Wilson was awarded the Grammy Award for Best Rock Instrumental Performance, his first, for "Mrs. O'Leary's Cow".
==Composition==

Named for Catherine O'Leary of the Great Chicago Fire, "Mrs. O'Leary's Cow" was initially composed for the Beach Boys' unreleased album ''Smile'' as the first part of "The Elements" suite: Fire. In Brian Wilson's ghostwritten 1991 autobiography ''Wouldn't It Be Nice: My Own Story'', the circumstances of his second LSD trip were detailed. They were purported to have involved ego death as well as death by burning, which has led some to speculate that the track is a musical adaptation of this LSD trip. According to Wilson with Gold, "It created a disturbing picture that mirrored the screams that had filled my head and plagued my sleep for years." In regard to the existence of its master tapes, "Roughly two minutes of 'Fire' music still exists, locked in the Capitol vaults, where I hope it remains. Not because I still believe it possesses a negative power; that was merely a reflection of how disturbed I was at the time. I hope that segment remains unreleased simply because it's not good music."

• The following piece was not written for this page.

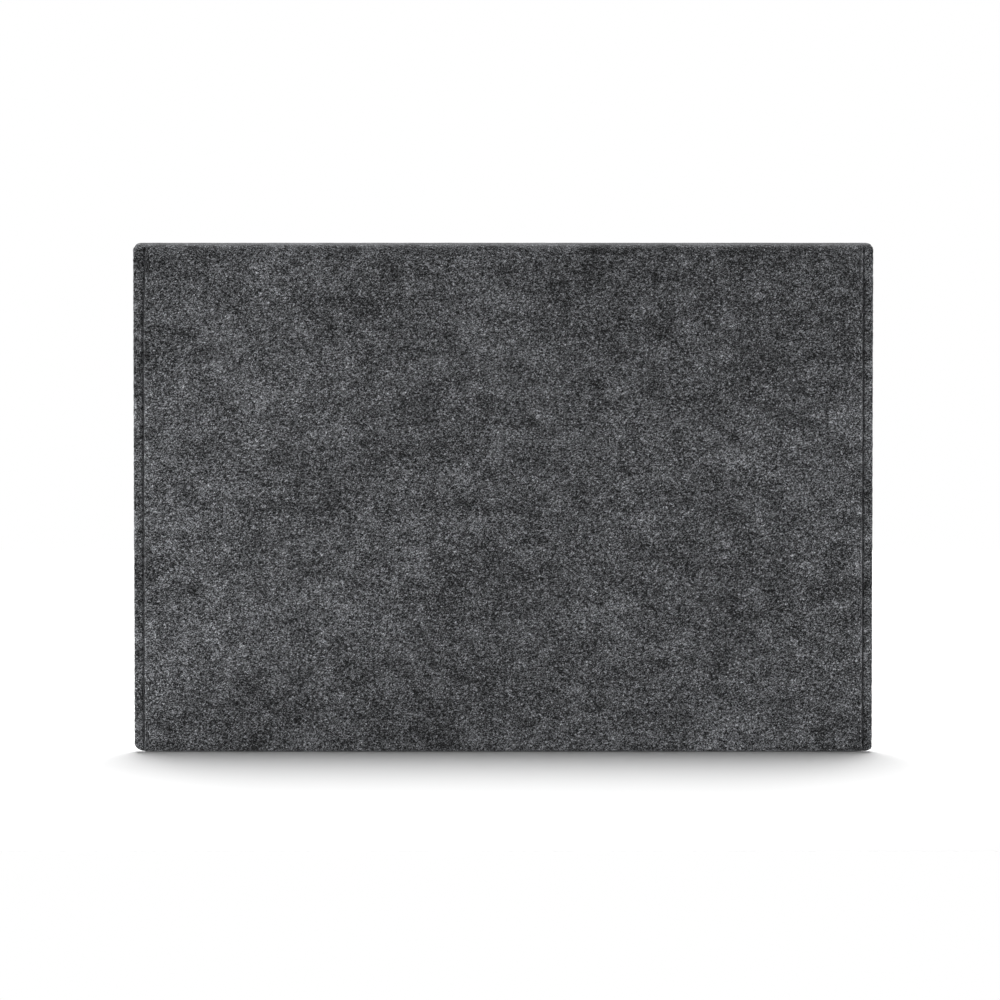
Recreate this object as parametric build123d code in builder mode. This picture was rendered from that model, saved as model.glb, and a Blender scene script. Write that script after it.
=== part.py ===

At an earlier time, Wilson noted, "It was sick. Weird chords, it wasn't the straight eight and all that. I started thinking, 'Oh God, I'm flipping here.' But I liked it." The music was considered an attempt at "witchcraft" by Wilson, who dismissed it simply a product of the group's excessive drug use. British rock journalist Nick Kent described the track as a "dark, booming, reverb-drenched blur of sound." During the 1970s, writer Byron Preiss was lent an acetate disc of the track, calling it "a mad, impressionistic piece that crept up on you with the emotional chill of a real fire." Author Bob Stanley named it a "terrifying atonal cacophony". According to ''Wouldn't it Be Nice'', "the instrumental track was one long, eerie whine. It built slowly, like the beginning of a giant conflagration, and grew so intense it was possible to picture the kindling catching, spreading, and being whipped by the wind into a raging, out-of-control inferno ... The weirdest was the crash and crackle of instruments smoldering for the final time. Listening to the playback, I began to feel unnerved by the music, strange and eerie."